George's storyGeorge Olali is HIV positive and one of 23 AMREF-trained community health workers in Nairobi’s Kibera slum trained to recruit locals for HIV testing, offer counseling, and enforce adherence to treatment routines.
George was diagnosed with HIV about 10 years ago; for the past three years he has been on an anti-retroviral therapy regimen. He is committed to eliminating the stigma associated with the disease, aversion to routine testing, and inconsistent use of anti-retrovirals (ARVs).
AMREF trained George as both a counselor and peer educator. At the Kibera Clinic, he comforts patients awaiting and following both HIV/AIDS testing and treatment, conducts individual and group therapy sessions, and supports the Treatment Literacy Program run by AMREF which addresses proper ARV use, side-effects, nutrition, and basic homecare skills.
His most meaningful work, though, is his pavement-stomping outreach to those community members lacking the initiative, awareness, or healthiness to seek out the clinic’s services.
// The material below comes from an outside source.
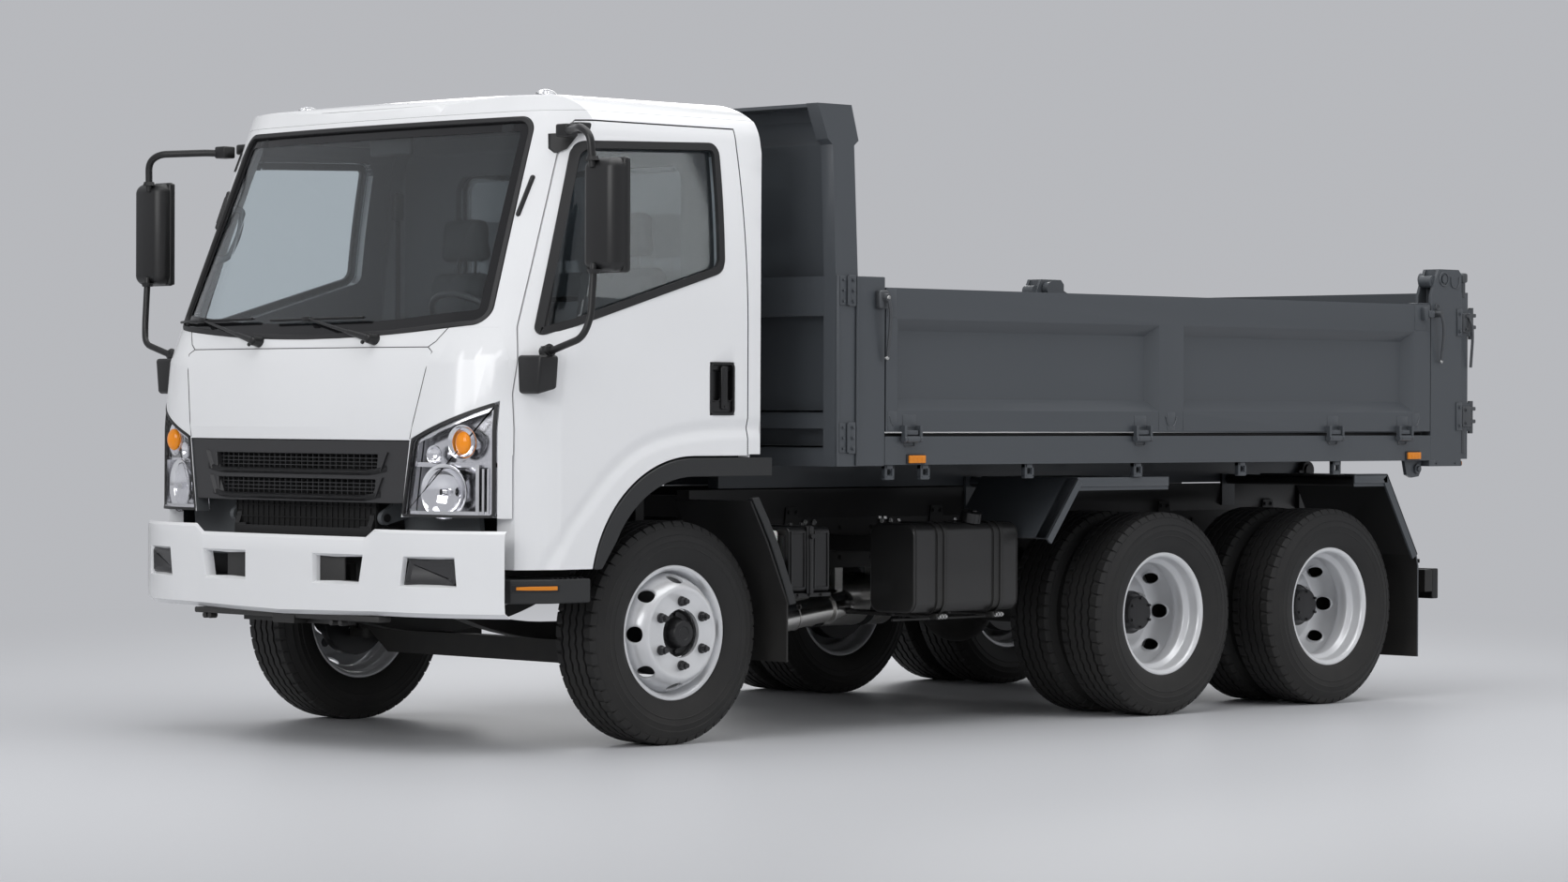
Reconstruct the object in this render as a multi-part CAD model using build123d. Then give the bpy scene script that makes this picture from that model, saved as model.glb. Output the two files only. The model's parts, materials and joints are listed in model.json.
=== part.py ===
"""Three-axle light dump truck with a tilting cab, drop-side tipping bed and twin rear wheels.

Stations along the truck (Y) are measured from the front axle while the pieces are built; the finished
pieces then move by ORIGIN_Y, so that the origin lies on the ground under the middle of the truck.
Front is -Y, the truck's left is +X, the ground is Z = 0. All sizes are millimetres.
"""
import math
import os

from build123d import *

# ------------------------------------------------------------------ driving dimensions
FRONT_REACH = 990.0      # front axle to the bumper's nose
REAR_REACH = 4325.0      # front axle to the tailgate's hinge knuckles
AXLE_2 = 2427.0          # front axle to the first driven axle
AXLE_3 = 3438.0          # front axle to the second driven axle
ORIGIN_Y = (FRONT_REACH - REAR_REACH) / 2

GAP = 5.0                # air between bodies that move past each other
SEAT = 0.3               # air between bolted or resting neighbours
PIN_PLAY = 0.05          # radial play of a pin in its bore

# tyres and wheels
TYRE_R = 390.0
TYRE_W = 230.0
TREAD_W = 168.0
RIM_FLANGE_R = 235.0
RIM_SEAT_R = 222.0
RIM_W = 170.0
RIM_WALL = 8.0
WELL_R = 200.0
WELL_W = 40.0
FRONT_TRACK = 1726.0
DUAL_SPACING = 262.0
REAR_TRACK = 1744.0
DISC_T = 10.0
DISC_R = 165.0
HUB_BORE_R = 82.0
HAND_HOLE_R = 17.0
HAND_HOLE_PCD = 372.0
HAND_HOLES = 8
STUD_PCD = 222.25
STUD_HOLES = 6
NUT_R = 15.0
NUT_H = 22.0

# front axle, knuckles and steering
KINGPIN_X = 735.0
KINGPIN_R = 15.0
AXLE_BEAM_Y = 32.0
AXLE_BEAM_Z = (262.0, 345.0)
SPINDLE_R = 35.0
STEER_ARM = 170.0
TIE_ROD_Z = 288.0

# rear axles
REAR_TUBE_R = 60.0
REAR_SPINDLE_R = 40.0
NOSE_REACH = 230.0
TAIL_REACH = 175.0

# frame
RAIL_OUT = 385.0
RAIL_IN = 320.0
RAIL_T = 6.0
RAIL_Z = (570.0, 760.0)
RAIL_FRONT = -885.0
RAIL_REAR = 4180.0
SUBFRAME_TOP = 870.0
SUBFRAME_FRONT = 600.0

# cab shell
CAB_HALF = 1040.0
CAB_FRONT_Y = -935.0
CAB_REAR_Y = 388.0
CAB_WALL = 55.0
CAB_BOTTOM = 797.0
CAB_BELT = 1440.0
ROOF_SPLIT = 2185.0
ROOF_TOP = 2250.0
FLOOR_STEP_Z = 640.0
FLOOR_REAR_Z = 935.0
FLOOR_T = 20.0
CAB_PIVOT = (-852.0, 790.0)
CAB_PIN_R = 14.0
DOOR_HINGE = (967.0, -748.0)
DOOR_SWEEP_R = 140.0
STRIKER = (1005.0, 1150.0)   # door latch bolt on the rear pillar: X, Z
STRIKER_R = 7.0
HANDLE_Y = (86.0, 203.0)      # recess behind the door's pull handle
HANDLE_Z = (1146.0, 1331.0)
HANDLE_DEPTH = 25.0

# bumper
BUMPER_Z = (462.0, 756.0)
BUMPER_BACK = -947.0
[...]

George and his team penetrate the community to “educate…and encourage people to come and seek voluntary counseling and testing services, which are offered free of charge at the center."
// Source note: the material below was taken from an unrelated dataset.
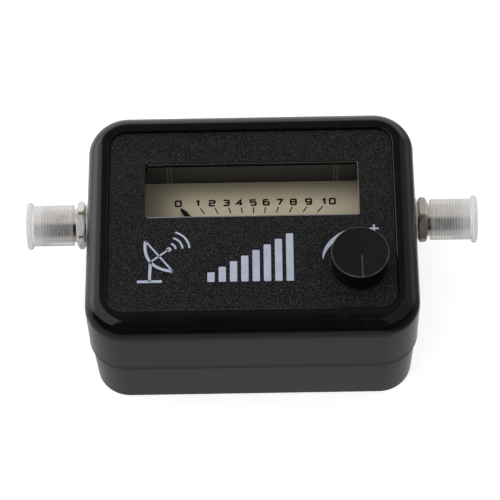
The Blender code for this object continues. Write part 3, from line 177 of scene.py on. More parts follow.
class Graph:
    """The node tree of the world or of a material, whose tree starts as a lone Principled shader."""

    def __init__(self, owner: Union[bpy.types.Material, bpy.types.World]) -> None:
        owner.use_nodes = True
        self.tree = owner.node_tree

    def node(self, kind: str, settings: dict[str, object], sockets: dict[Union[str, int], Socket],
             output: Union[str, int] = 0) -> Wire:
        """Makes any node.

        Args:
            kind: The node's type.
            settings: The node's own settings, set first.
            sockets: Values or wires for its inputs, by name or number.
            output: The output that the result stands for.

        Returns:
            The output as a wire.
        """
        made = self.tree.nodes.new(kind)
        for key, value in settings.items():
            setattr(made, key, value)
        for key, value in sockets.items():
            self.feed(made.inputs[key], value)
        return Wire(self, made.outputs[output])

    def feed(self, socket: bpy.types.NodeSocket, value: Socket) -> None:
        """Links a wire to a socket, or sets the socket's own value."""
        if isinstance(value, Wire):
            self.tree.links.new(value.socket, socket)
        elif isinstance(value, (int, float)):
            socket.default_value = value
        elif len(value) == 3 and len(socket.default_value) == 4:
            socket.default_value = (*value, 1.0)
        else:
            socket.default_value = tuple(value)

    @property
    def shader(self) -> bpy.types.Node:
        """The Principled shader of a material's tree."""
        return self.tree.nodes["Principled BSDF"]

    def principled(self, **values: Socket) -> None:
        """Sets the shader's sockets: base_color stands for Base Color."""
        for key, value in values.items():
            name = " ".join(word.upper() if word == "ior" else word.capitalize() for word in key.split("_"))
            self.feed(self.shader.inputs[name], value)

    def place(self) -> Wire:
        """The place on the piece, in millimetres."""
        where = self.node("ShaderNodeTexCoord", {}, {}, "Object")
        return self.node("ShaderNodeVectorMath", {"operation": "SCALE"}, {0: where, "Scale": 1 / MM})

    def stretched(self, place: Wire, factors: Sequence[float], turn: float = 0.0) -> Wire:
        """A place turned about Z and stretched along its axes."""
        sockets = {"Vector": place, "Angle": turn}
        spun = self.node("ShaderNodeVectorRotate", {"rotation_type": "Z_AXIS"}, sockets)
        return self.vector("MULTIPLY", spun, factors)

    def vector(self, operation: str, first: Socket, second: Socket = (0.0, 0.0, 0.0),
               output: Union[str, int] = 0) -> Wire:
        """One Vector Math node."""
        return self.node("ShaderNodeVectorMath", {"operation": operation}, {0: first, 1: second}, output)

    def parts(self, place: Wire) -> tuple[Wire, Wire, Wire]:
        """X, Y and Z of a place."""
        across = self.node("ShaderNodeSeparateXYZ", {}, {0: place}, "X")
        return across, across.output("Y"), across.output("Z")

    def noise(self, place: Wire, size: float, detail: float = 2.0) -> Wire:
        """Cloudy noise.

        Args:
            place: Where, in millimetres.
            size: The size of a cloud, in millimetres.
            detail: How many finer octaves are added.

        Returns:
            A value about 0.5.
        """
        sockets = {"Vector": place, "Scale": 1 / size, "Detail": detail}
        return self.node("ShaderNodeTexNoise", {}, sockets, "Fac")

    def bands(self, place: Wire, direction: str, pitch: float, distortion: float) -> Wire:
        """Soft stripes.

        Args:
            place: Where, in millimetres.
            direction: The axis that they follow each other along.
            pitch: From one stripe to the next, in millimetres.
            distortion: How far they waver.

        Returns:
            A value from 0 to 1.
        """
        settings = {"wave_type": "BANDS", "bands_direction": direction}
        sockets = {"Vector": place, "Scale": math.pi / 10 / pitch, "Distortion": distortion, "Detail": 1.0}
        return self.node("ShaderNodeTexWave", settings, sockets, "Fac")

    def grey(self, value: Wire) -> Wire:
        """A grey of the given lightness."""
        return self.mix(value, BLACK, WHITE)

    def mix(self, factor: Socket, first: Socket, second: Socket) -> Wire:
        """A colour between two."""
        return self.node("ShaderNodeMix", {"data_type": "RGBA"}, {0: factor, 6: first, 7: second}, 2)

    def bump(self, height: Wire, distance: float, strength: float = 1.0) -> Wire:
        """A normal from a height of 0 to 1, which stands for a distance in millimetres."""
        sockets = {"Strength": strength, "Distance": distance * MM, "Height": height}
        return self.node("ShaderNodeBump", {}, sockets, "Normal")

    def scratches(self, place: Wire) -> Wire:
        """Fine straight marks in two directions, left by use, as a mask."""
        masks = []
        for turn, width in ((0.5, 0.16), (-1.1, 0.22)):
            along = self.stretched(place, (1 / 9, 1 / width, 1 / 3), turn)
            lines = self.noise(along, 1.0, 0.0).rise(0.76, 0.82)
            patches = self.noise(place, 9.0, 0.0).rise(0.6, 0.72)
            masks.append(lines * patches)
        return masks[0] + masks[1]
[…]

George also makes house calls to those too sick to travel – he checks up on patients, discusses side-effects of treatment, answers patient questions, trains friends and family in proper homecare practices, and, "[most] importantly, we ensure that everyone takes their medicine on time."
"We are like one big family,"
says George, of the people who have been reached through AMREF's HIV Community Health Program in Kibera
. Since launching the program, the Clinic has observed a jump in the numbers of those getting tested, enrolling in ARV treatment, and adhering to their regimens.